The large tech companies themselves are not up to the task of defending information independence as things stand now. Mark Zuckerberg is running a system that has broadcast live murders, helped to derail elections in multiple countries, allowed nefarious people to pry into the private lives of citizens around the world, and more. He's ignored warnings from smarter and more experienced people multiple times about the potential for these things to happen, and proceeded anyway. And he does this all based on free information given willingly to a behavior manipulation system, a 24/7 Skinner box online.

In a more vibrant information system, with hundreds of viable outlets, each with its own source of revenues and no need to rely on major players like Google and Facebook, targeting American democratic information sources and the free press would be much harder. The same goes for scholarly and scientific publishing. Predatory publishers have become an earned source of shame for our industry, and "open" unleashed that, because the game of "open" is to publish and feed the search and social engines.

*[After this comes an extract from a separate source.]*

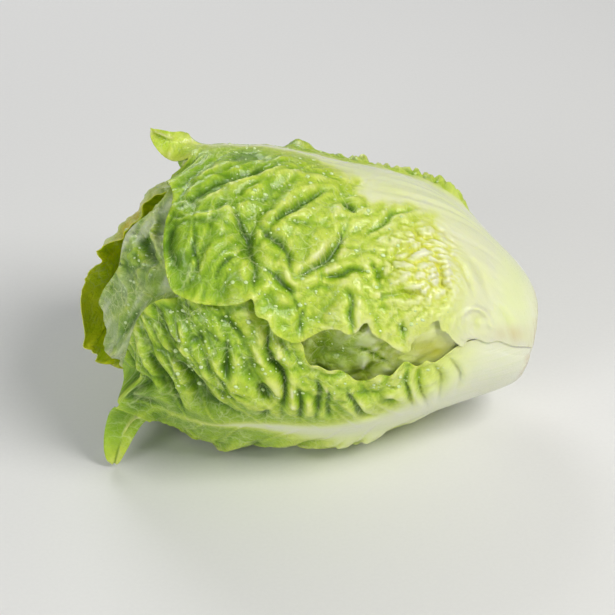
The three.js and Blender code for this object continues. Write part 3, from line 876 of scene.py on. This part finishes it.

"Open" assumes a secondary distribution point, and these points have become singular, subject to authoritarian targeting, and authoritarian in their own right. They have even cultivated an expectation of authoritarianism (Google's search algorithm, Facebook's policies, etc.).

By association and design, and in an information landscape with fewer contractual guardrails and commercial incentives, "open" opens the door to authoritarianism. From Putin to Assad to Trump, authoritarians and their minions have been exploring the potential for a few years already. We might want to change course.